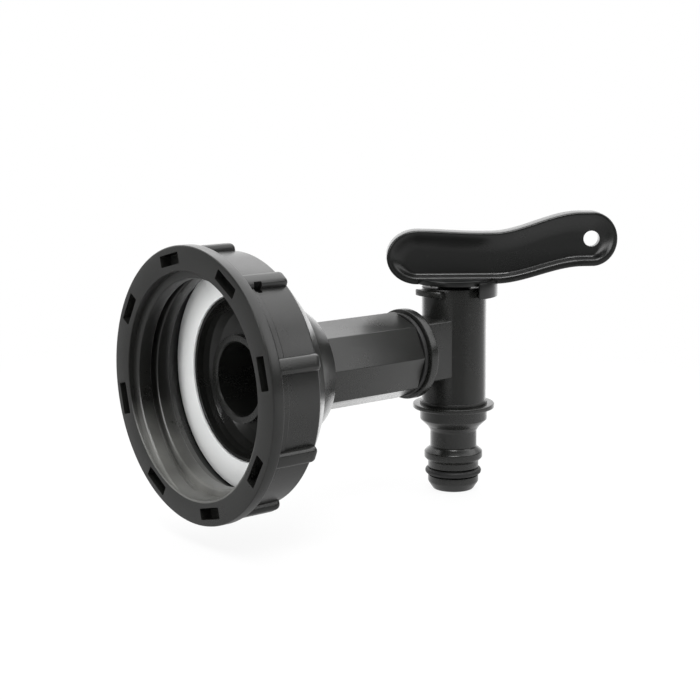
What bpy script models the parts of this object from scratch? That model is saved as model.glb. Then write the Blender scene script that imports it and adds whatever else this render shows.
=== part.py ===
# Tap adapter for a bulk liquid container: union nut, adapter body and lever tap.
# Run with: blender --background --python part.py
# The pipe axis is world X and the tap axis is upright. The origin is the middle of
# the sealing washer's front face, where the adapter seats on the container's outlet.
import math

import bmesh
import bpy
from mathutils import Matrix, Vector

MM = 0.001
GAP = 0.3

# Union nut, coarse 60 mm thread with 6 mm pitch
MOUTH_R = 30.3
NUT_WALL = 4.6
NUT_R = MOUTH_R + NUT_WALL
NUT_FRONT = -16.5
NUT_BACK = 7.0
BAND_R = NUT_R + 2.4
BAND_LEN = 3.4
NUT_CONE_START = 0.3
NUT_BACK_R = MOUTH_R - 2.5
RELIEF = 2.05
THREAD_CREST_R = MOUTH_R - 2.0
THREAD_PITCH = 6.0
THREAD_TURNS = 1.55
THREAD_START = -13.9
THREAD_PHASE = 275.0
THREAD_BASE = 4.9
THREAD_TOP = 4.0
RIB_COUNT = 9
RIB_PHASE = 15.5
RIB_R = NUT_R + 1.8
RIB_INNER_R = NUT_R - 2.3
RIB_WIDTH = 4.4
RIB_BACK = 0.4
RIB_CORNER = 2.4
SLOT_COUNT = 8
SLOT_PHASE = 14.0
SLOT_R = MOUTH_R + 3.5
SLOT_LENGTH = 8.8
SLOT_WIDTH = 3.1
SLOT_DEPTH = 3.3
NOTCH = 2.4

# Flat white washer, which goes in past the mouth and is held behind it
WASHER_R = MOUTH_R + 0.8
WASHER_WIDTH = 8.1
WASHER_HOLE_R = WASHER_R - WASHER_WIDTH
WASHER_T = 2.0

# Adapter body; its lip centres the washer
FLANGE_R = WASHER_R - 3.1
FLANGE_T = 2.2
LIP_FRONT = 0.3
LIP_WALL = 0.9
DISH_R = WASHER_HOLE_R - GAP - LIP_WALL
DISH_DEPTH = 5.6
TUBE_R = 12.1
TUBE_FRONT = -0.9
BORE_R = 10.0
HUB_WALL = 1.8
HUB_R = DISH_R + HUB_WALL
HUB_END = 9.6
CONE_R = 16.9
CONE_X = 19.4
BARREL_R = 12.6
BARREL_START = 25.2
BARREL_END = 55.4
BARREL_PHASE = 3.0
SOCKET_R = 10.6
SOCKET_DEPTH = 17.0

# Tap body
TAP_X = 78.0
GASKET_T = 1.4
GASKET_R = 12.2
DISC_R = 13.2
DISC_T = 2.9
BLOCK_HALF = 6.7
BLOCK_LOW = -8.2
BLOCK_HIGH = 9.4
CYL_R = 9.65
CYL_TOP = 18.2
INLET_R = 6.0
PLUG_BORE_R = 7.3
PLUG_BORE_LOW = -12.5
STOP_R = 12.2
STOP_LOW = 16.0
STOP_SWEEP = 52.0

# Outlet nipple, heights above the pipe axis
RING_R = 10.1
RING_TOP = -16.2
COLLAR_R = 12.25
COLLAR_TOP = -17.1
COLLAR_LOW = -18.5
BASE_LOW = -21.6
NECK_R = 7.0
NECK_TOP = -25.6
NECK_LOW = -30.4
LATCH_R = 8.75
LATCH_TOP = -31.9
LATCH_LOW = -33.7
SEAT_R = 7.6
SEAT_TOP = -34.9
NIPPLE_END = -43.5
NIPPLE_TIP_R = 6.0
NIPPLE_BORE_R = 5.0
NIPPLE_O_Z = -38.0
NIPPLE_O_RING = 7.5
NIPPLE_O_CORD = 0.95

# Turning plug
PLUG_R = PLUG_BORE_R - 0.35
PLUG_LOW = PLUG_BORE_LOW + GAP
PLUG_O_CORD = 0.7
PLUG_O_RING = PLUG_R - 0.65
PLUG_O_HIGH_Z = 13.0
PLUG_O_LOW_Z = -9.8
PLUG_HEAD_R = 5.0
PLUG_CAVITY_R = 4.9
PLUG_PORT_R = 4.6

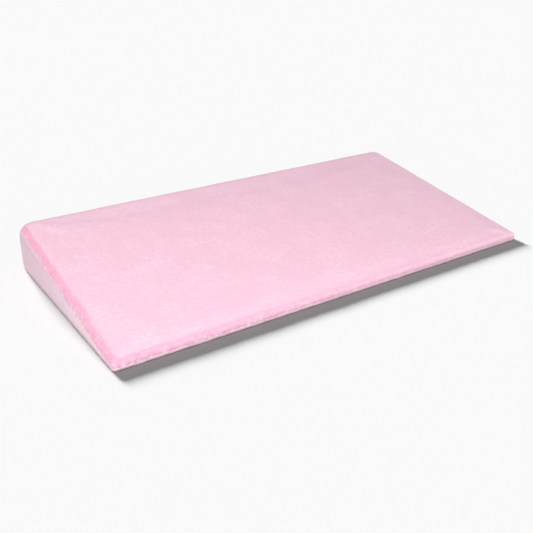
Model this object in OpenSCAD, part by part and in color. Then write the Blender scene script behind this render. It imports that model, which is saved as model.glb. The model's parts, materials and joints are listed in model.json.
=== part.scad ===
// Incline wedge cushion: a foam wedge in a waterproof liner, inside a plush cover that is
// sewn from six panels and opens with a coil zip along its tall back.
// Millimetres. +X runs along the long edges, +Y from the thin front edge to the tall back
// and +Z up. The origin is the middle of the underside.

/* [Wedge] */
// Length of the long edges
wedge_length = 600; // [560:10:900]
// Depth from the thin front edge to the tall back
wedge_depth = 300; // [280:10:450]
// Height of the tall back
back_height = 62; // [62:1:110]
// Height of the thin front edge
front_height = 11; // [11:0.5:14]
// Radius of the back corners and of the top edge above them
back_radius = 18; // [14:1:20]
// Radius of the front edge and its corners
front_radius = 5.5; // [5:0.5:6]

/* [Cover] */
// Thickness of the plush, backing and pile together
plush_t = 2.5; // [2:0.1:2.6]
// Height of the base panel's turned-up rim
rim_height = 3; // [2.8:0.1:3.4]
// Width of the seam allowances inside the cover
allowance_w = 6; // [4:0.5:6]
// Thickness of a seam allowance
allowance_t = 0.9; // [0.6:0.1:1]
// Width of the care label
label_w = 30; // [20:1:40]
// Length of the care label, folded
label_l = 30; // [20:1:31]

/* [Filling] */
// Thickness of the waterproof liner
liner_t = 0.6; // [0.4:0.1:0.7]
// Clearance between the liner and its neighbours
liner_gap = 0.3; // [0.2:0.05:0.3]

/* [Zip] */
// Height of the zip's middle above the floor
zip_z = 26; // [24:0.5:26]
// Width of the opening between the two back panels
zip_slot_w = 10.5; // [10.4:0.1:11]
// Width of one tape
tape_w = 12.6; // [11:0.1:12.6]
// Thickness of a tape
tape_t = 0.6; // [0.4:0.1:0.6]
// Width of one coil
coil_w = 2.95; // [2.6:0.05:3]
// Thickness of a coil, out from the tape
coil_t = 1.8; // [1.6:0.1:1.9]
// Length of the slider
slider_l = 12.5; // [12:0.1:13]
// Width of the slider at its nose
slider_w = 9.6; // [9.4:0.1:9.6]
// Length of the pull from its pivot
pull_l = 27; // [22:1:30]
// Width of the pull
pull_w = 7; // [6:0.5:8]

/* [Hidden] */
$fn = 48;

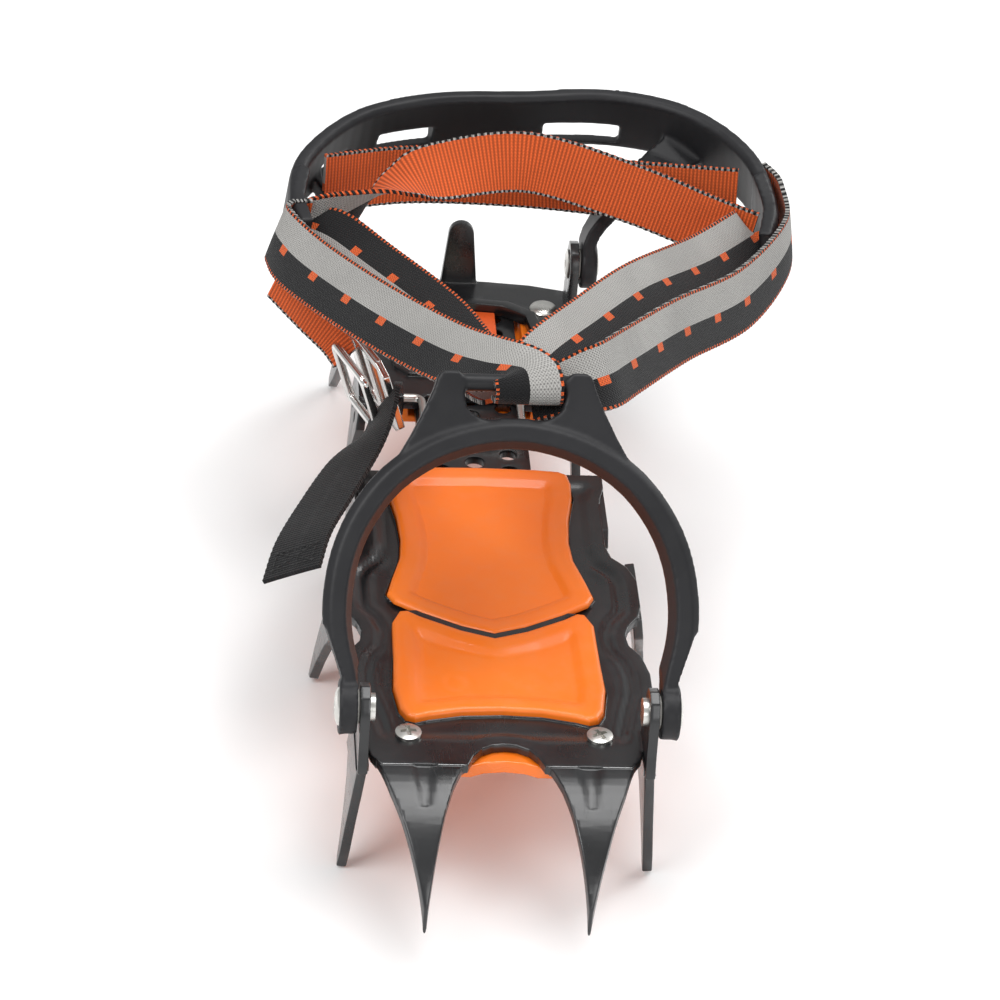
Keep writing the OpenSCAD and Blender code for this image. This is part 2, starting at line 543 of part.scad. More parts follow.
// ---- buckle --------------------------------------------------------------
buckle_at = [-34, 112, 20];
module buckle_place() {
    translate(buckle_at) rotate([0, 0, 22]) rotate([0, 72, 0]) children();
}
module buckle_frame() {
    color(bright) buckle_place() difference() {
        linear_extrude(2.4) polygon([[-15, -10], [-11, -14.5], [11, -14.5], [15, -10], [15, 10], [11, 14.5],
            [-11, 14.5], [-15, 10]]);
        translate([0, 0, -1]) linear_extrude(5) polygon([[-11.5, -9.5], [11.5, -9.5], [11.5, -2], [-11.5, -2]]);
        translate([0, 0, -1]) linear_extrude(5) polygon([[-11.5, 2], [11.5, 2], [11.5, 9.5], [-11.5, 9.5]]);
    }
}
module buckle_ring() {
    color(bright) buckle_place() translate([0, 0, -5.5]) {
        for (s = [-1, 1]) {
            translate([s * 11.5, -9, 0]) rotate([-90, 0, 0]) cylinder(r = 1.4, h = 18, $fn = 24);
            translate([-9, s * 11.5, 0]) rotate([0, 90, 0]) cylinder(r = 1.4, h = 18, $fn = 24);
        }
        for (a = [0:90:270]) rotate(a) translate([9, 9, 0]) rotate_extrude(angle = 90)
            translate([2.5, 0]) circle(r = 1.4, $fn = 24);
    }
}

front_plate();
front_antiball_plate();
toe_pad();
ball_pad();
bar_cover();
front_screws();
screw_inserts();
toe_rivets();
toe_washers();
toe_harness();
adjust_bar();
heel_plate();
heel_antiball_plate();
lock_plate();
heel_plate_rivets();
heel_eyelets();
heel_washers();
lock_wire();
heel_harness();
strap_left_outer();
strap_left_inner();
strap_right_inner();
strap_right_outer();
strap_ankle_front();
strap_ankle_rear();
strap_buckle_lead();
strap_tail();
buckle_frame();
buckle_ring();
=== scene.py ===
"""Looks for one strap-on crampon, laid out as an add-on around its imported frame."""

import math

import bmesh
import bpy
import numpy as np
from mathutils import Matrix, Vector
from mathutils.bvhtree import BVHTree


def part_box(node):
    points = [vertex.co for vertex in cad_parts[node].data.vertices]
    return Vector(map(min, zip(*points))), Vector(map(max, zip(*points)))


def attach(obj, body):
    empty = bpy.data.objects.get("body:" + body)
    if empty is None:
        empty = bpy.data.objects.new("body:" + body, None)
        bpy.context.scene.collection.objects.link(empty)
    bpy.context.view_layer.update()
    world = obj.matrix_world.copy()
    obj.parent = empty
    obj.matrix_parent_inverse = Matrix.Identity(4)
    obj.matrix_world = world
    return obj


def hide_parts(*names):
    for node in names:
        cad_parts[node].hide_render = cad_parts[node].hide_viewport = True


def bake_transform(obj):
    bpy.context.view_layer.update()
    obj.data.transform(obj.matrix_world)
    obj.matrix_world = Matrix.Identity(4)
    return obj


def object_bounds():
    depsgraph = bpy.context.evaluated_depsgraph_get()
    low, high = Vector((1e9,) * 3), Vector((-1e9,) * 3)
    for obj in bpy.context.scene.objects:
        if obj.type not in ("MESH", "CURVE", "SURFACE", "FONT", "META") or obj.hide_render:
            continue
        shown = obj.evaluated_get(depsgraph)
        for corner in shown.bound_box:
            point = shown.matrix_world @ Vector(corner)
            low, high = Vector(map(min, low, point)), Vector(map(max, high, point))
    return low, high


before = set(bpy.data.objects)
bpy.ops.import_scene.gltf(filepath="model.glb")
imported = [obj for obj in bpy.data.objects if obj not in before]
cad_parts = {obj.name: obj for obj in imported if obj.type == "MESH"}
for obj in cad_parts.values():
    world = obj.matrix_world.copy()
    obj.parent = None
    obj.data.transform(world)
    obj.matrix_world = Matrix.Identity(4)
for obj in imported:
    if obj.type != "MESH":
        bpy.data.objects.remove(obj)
CAD_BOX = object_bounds()

bl_info = {
    "name": "Strap-on crampon",
    "version": (1, 0, 0),
    "blender": (4, 5, 0),
    "location": "3D View > Sidebar > Crampon",
    "description": "Builds the finished surfaces of a strap-on crampon around its packed frame",
    "category": "Object",
}

MM = 0.001


# ---- small helpers ---------------------------------------------------------
def smoothstep(value):
    """0 below 0, 1 above 1, smooth between; works on numbers and arrays."""
    t = np.clip(value, 0, 1)
    return t * t * (3 - 2 * t)


def both(half):
    """An outline drawn for +X only, closed by its mirror image."""
    return np.array(half + [(-x, y) for x, y in reversed(half) if x > 0.01], float)


def distance_to(points, outline):
    """Distance of each point from the nearest side of a closed outline."""
    best = np.full(len(points), 1e9)
    for a, b in zip(outline, np.roll(outline, -1, axis=0)):
        d = b - a
        t = np.clip((points - a) @ d / max(d @ d, 1e-12), 0, 1)
        best = np.minimum(best, np.linalg.norm(points - a - t[:, None] * d, axis=1))
    return best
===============
(Requirement):
Nothing beyond the required lines should be retyped: start with the line that contains "Model this object" and finish with the line that contains "of the underside.".

(Finished exercise):
Model this object in OpenSCAD, part by part and in color. Then write the Blender scene script behind this render. It imports that model, which is saved as model.glb. The model's parts, materials and joints are listed in model.json.
=== part.scad ===
// Incline wedge cushion: a foam wedge in a waterproof liner, inside a plush cover that is
// sewn from six panels and opens with a coil zip along its tall back.
// Millimetres. +X runs along the long edges, +Y from the thin front edge to the tall back
// and +Z up. The origin is the middle of the underside.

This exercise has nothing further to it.